**Material:**
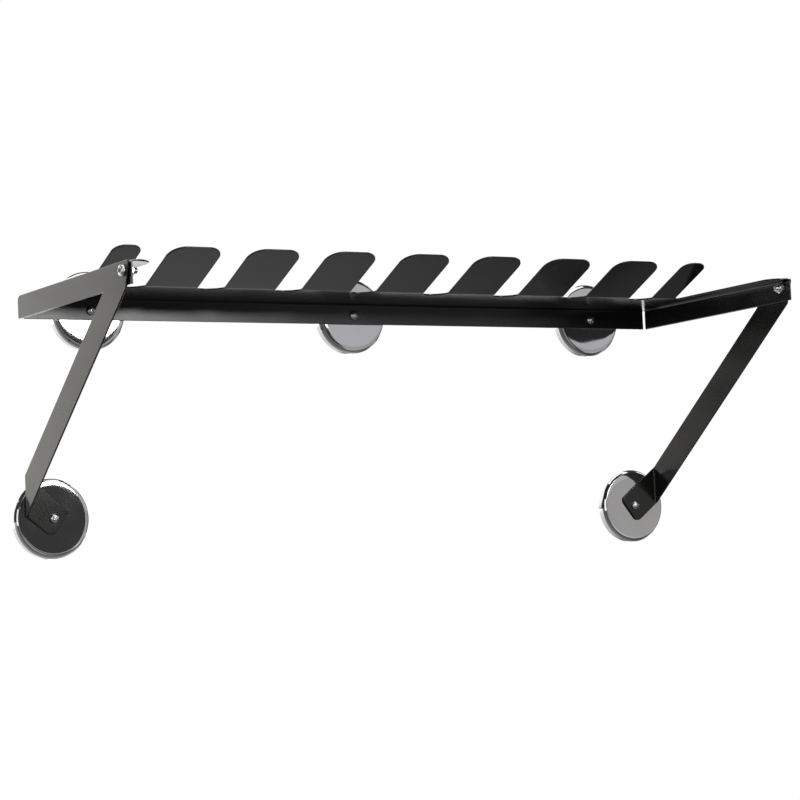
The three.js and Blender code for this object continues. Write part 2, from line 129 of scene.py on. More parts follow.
def ramp(tree, value, stops):
    node = tree.nodes.new("ShaderNodeValToRGB")
    elements = node.color_ramp.elements
    for (position, color), element in zip(stops, elements):
        element.position = position
        element.color = color
    for position, color in stops[2:]:
        elements.new(position).color = color
    tree.links.new(value, node.inputs["Fac"])
    return node.outputs["Color"]


def grey(value):
    return (value, value, value, 1)


def span(tree, value, low, high):
    """The noise value carried from its usual 0.3..0.7 to low..high."""
    node = tree.nodes.new("ShaderNodeMapRange")
    node.inputs["From Min"].default_value = 0.3
    node.inputs["From Max"].default_value = 0.7
    node.inputs["To Min"].default_value = low
    node.inputs["To Max"].default_value = high
    tree.links.new(value, node.inputs["Value"])
    return node.outputs["Result"]


def bump(tree, shader, height, distance, strength, before=None):
    node = tree.nodes.new("ShaderNodeBump")
    node.inputs["Distance"].default_value = distance
    node.inputs["Strength"].default_value = strength
    tree.links.new(height, node.inputs["Height"])
    if before is not None:
        tree.links.new(before, node.inputs["Normal"])
    tree.links.new(node.outputs["Normal"], shader.inputs["Normal"])
    return node.outputs["Normal"]


def black_paint():
    """Glossy powder coat: nearly black, with orange peel and faint handling smears."""
    material, tree, shader = new_material("black_powder_coat")
    tone = ramp(tree, noise(tree, 18, 3, 2.0), [
        (0.3, (0.0052, 0.0049, 0.0046, 1)),
        (0.7, (0.0082, 0.0077, 0.0072, 1)),
    ])
    tree.links.new(tone, shader.inputs["Base Color"])
    smears = noise(tree, 14, 1, 5.0, (1, 1, 2.5))
    tree.links.new(span(tree, smears, 0.17, 0.22), shader.inputs["Roughness"])
    peel = bump(tree, shader, noise(tree, 420, 1, 1.0), 0.00005, 0.012)
    bump(tree, shader, noise(tree, 2600, 1, 3.0), 0.000005, 0.01, peel)
    shader.inputs["IOR"].default_value = 1.46
    return material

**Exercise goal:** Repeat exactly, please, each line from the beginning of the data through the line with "return (value, value, value, 1)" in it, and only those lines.

**Response:**
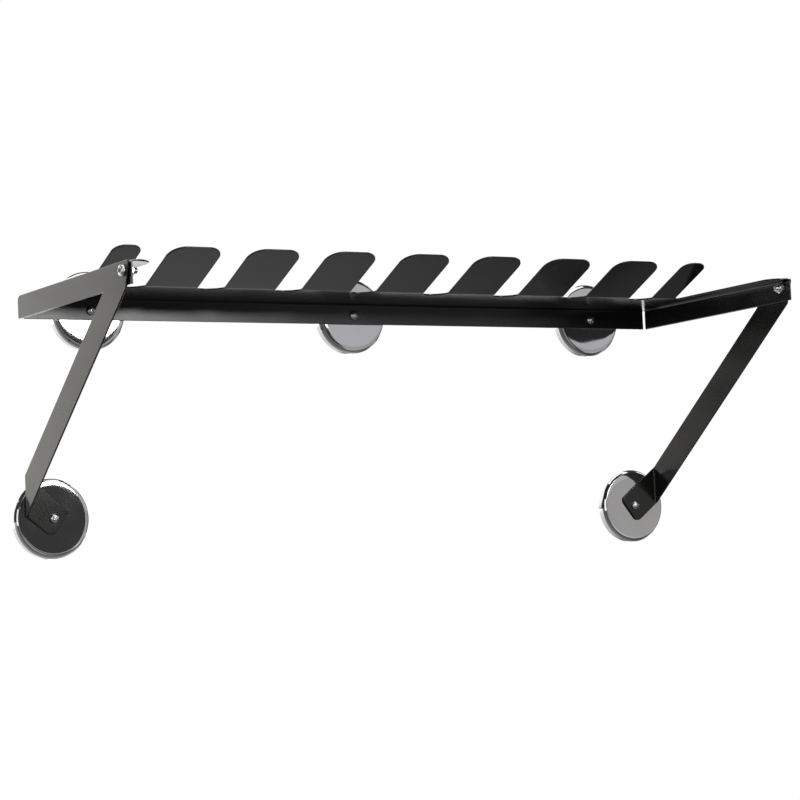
The three.js and Blender code for this object continues. Write part 2, from line 129 of scene.py on. More parts follow.
def ramp(tree, value, stops):
    node = tree.nodes.new("ShaderNodeValToRGB")
    elements = node.color_ramp.elements
    for (position, color), element in zip(stops, elements):
        element.position = position
        element.color = color
    for position, color in stops[2:]:
        elements.new(position).color = color
    tree.links.new(value, node.inputs["Fac"])
    return node.outputs["Color"]


def grey(value):
    return (value, value, value, 1)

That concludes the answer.